WASHINGTON – Business groups mobilized quickly after the selection of John Edwards (search) to fling the two words they think will most sour voters on the Democratic vice presidential candidate: trial lawyer.
"As a trial lawyer, Edwards is associated with a controversial fringe of the legal profession that conducts raids on companies that not infrequently lead to larger financial gains for themselves than their individual clients," Jerry Jasinowski, president of the National Association of Manufacturers (search), said in a statement.
"This fringe group of trial lawyers frequently drives viable companies into bankruptcy and puts thousands of Americans out of work," he added.
Trial lawyer, in other words, equals greedy and seedy.
"The public really believes the legal system is messed up right now, and blame the personal injury lawyers like John Edwards," said Republican pollster Frank Luntz.

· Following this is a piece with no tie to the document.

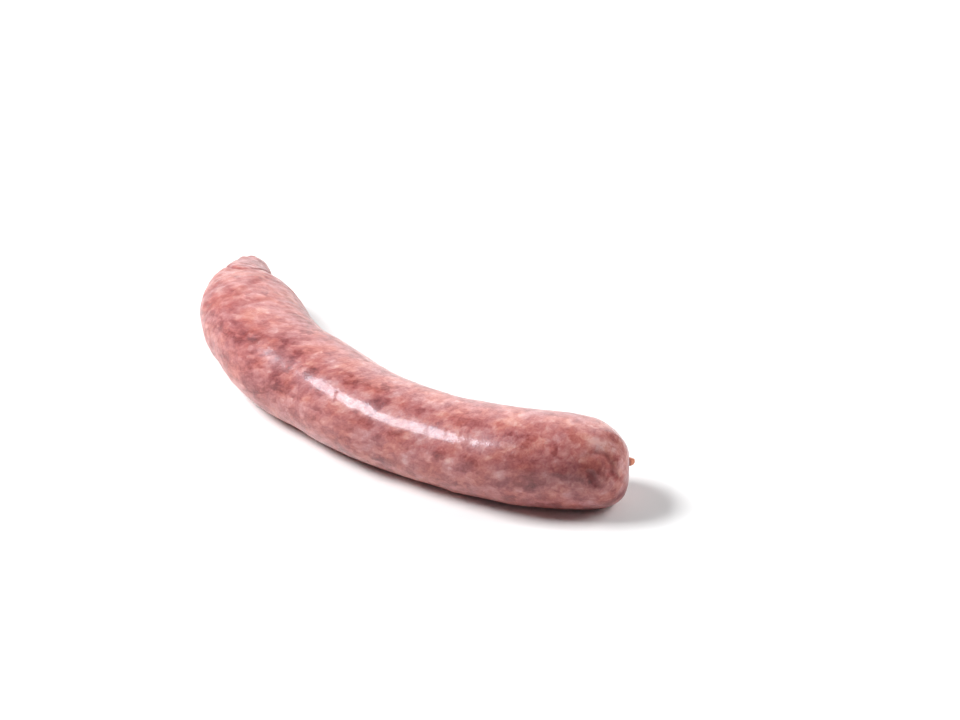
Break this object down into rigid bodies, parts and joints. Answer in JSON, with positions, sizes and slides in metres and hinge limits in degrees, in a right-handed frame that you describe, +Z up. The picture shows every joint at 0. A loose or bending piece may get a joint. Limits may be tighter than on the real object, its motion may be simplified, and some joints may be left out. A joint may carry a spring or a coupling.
{
  "type": "raw sausage",
  "caption": "Raw coarse-cut sausage in its casing, lying in a gentle bend, twisted off at one end and tied with a dried nub at the other.",
  "frame": {"origin": "centre of the bounding box in plan, on the surface that the sausage lies on", "axes": "+X from the twisted end towards the tied end, +Z up, the bend's outer side towards -Y"},
  "size_m": [0.186, 0.059, 0.0333],
  "materials": {
    "raw_meat": "moist translucent casing over mottled pink and brown-red coarse meat with pale fat, soft broken gloss"
  },
  "bodies": {
    "root": {"sausage": "raw_meat"}
  },
  "joints": []
}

At the same time, experts said business leaders — including President Bush and Vice President Dick Cheney (search) — should tread carefully because the public doesn't hold their profession in high regard either. Business executives ranked just two spots above lawyers for honesty and ethics, with congressmen sandwiched in between.
Bush was part owner of the Texas Rangers baseball team and was a Texas businessman, primarily in oil, before being elected governor in 1994. Cheney ran the Halliburton oil-services company before resigning in 2000 to become Bush's running mate.
A number of corporate scandals have hit U.S. businesses in the past few years, topped by the massive bankruptcy of Houston-based Enron Corp. that led to charges against top company officials.
Business groups in the post-Enron world should be concerned their efforts might backfire at a time "when so many CEOs have been indicted or are on the verge," said Henry Graff, a presidential historian at Columbia University.
Edwards made millions of dollars during his 20-year career as a personal injury lawyer in North Carolina, representing consumers that juries found had been wronged by big business.
But Republicans and their business allies may have a hard time labeling him "as an ambulance chaser" because his stories of "defending poor people who have been mishandled, mistreated, abused and hurt by big business" are appealing, Graff said.
The trial lawyer label is a rap Edwards beat back in his 1998 Senate race, when incumbent Republican Lauch Faircloth's campaign failed to find any of cases it could label as frivolous or an abuse of the legal system.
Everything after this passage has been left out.